According to Ronit Lupu of the Israel Antiquities Authority Antiquities Theft Prevention Unit, “The mask is a unique finding in the archaeological world. The fact that we have information regarding the specific place in which it was discovered makes this mask more important than most other masks from this period.”

The mask is made of pinkish-yellow limestone, carefully shaped with stone tools to resemble a human face. Four holes were drilled along the perimeter of the mask, probably in order to tie it—possibly to the face of a living person, or to a pole to display it. According to Lupu, “Discovering a mask made of stone, at such a high level of finish, is very exciting. The stone has been completely smoothed over and the features are perfect and symmetrical, even delineating cheek bones. It has an impressive nose and a mouth with distinct teeth.”

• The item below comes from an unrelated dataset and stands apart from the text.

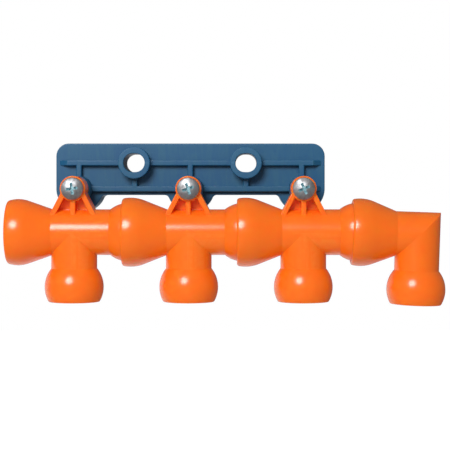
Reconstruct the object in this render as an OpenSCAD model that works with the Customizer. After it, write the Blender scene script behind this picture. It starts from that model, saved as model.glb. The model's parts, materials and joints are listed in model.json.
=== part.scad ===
// Coolant manifold in snap-together ball-and-socket hose fittings.
// Three tees and a mitred elbow form a header line. Each tee has an ear that one pan-head
// screw holds to a ribbed, hollow-backed bracket, and the bracket bolts to a machine or a rack.
// Frame: +X along the line towards the elbow, +Y into the mounting surface, +Z up.
// Origin: midway between the two mounting slots, on the mounting surface.

/* [Hose line] */
// Outside diameter of the plain tube in a tee
tube_d = 18.2; // [17:0.1:19]
// Outside diameter of the plain tube in the elbow
elbow_tube_d = 17.8; // [17:0.1:19]
// Diameter of the flow bore
bore_d = 12.7; // [10:0.1:13]
// Distance from a fitting's centre to the neck where the tube meets the ball
neck_reach = 14.4; // [13:0.1:18]
// Distance from a fitting's centre to its socket's centre
socket_reach = 23.85; // [23:0.05:28]

/* [Ball ends] */
// Diameter of a ball
ball_d = 23.4; // [22.5:0.1:24.5]
// How far a ball runs past its own centre to its flat rim
rim_reach = 5.9; // [4:0.1:7]
// Chamfer on the rim's outer edge
rim_chamfer = 0.5; // [0.2:0.1:1]
// Diameter of the flared mouth at the rim
mouth_d = 15.5; // [14:0.1:17]
// Depth of the flare, from the rim
flare_depth = 6; // [3:0.5:8]

/* [Sockets] */
// Radial clearance between a ball and its socket
joint_gap = 0.05; // [0.02:0.01:0.1]
// Wall of a tee's socket around the ball's equator
socket_wall = 2; // [1.5:0.05:2.6]
// Wall of the elbow's socket around the ball's equator
elbow_socket_wall = 1.7; // [1.4:0.05:2.6]
// How far the socket's lip wraps past the ball's centre
lip_reach = 2.55; // [1.5:0.05:4]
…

Dr. Omry Barzilai, head of the IAA Archaeological Research Department, said, “Stone masks are linked to the agricultural revolution. The transition from an economy based on hunting and gathering to ancient agriculture and domestication of plants and animals was accompanied by a change in social structure and a sharp increase in ritual-religious activities. Ritual findings from that period include human shaped figurines, plastered skulls and stone masks.”

Editor’s Note: Publication of this article does not imply total agreement with the dating of the antiquity.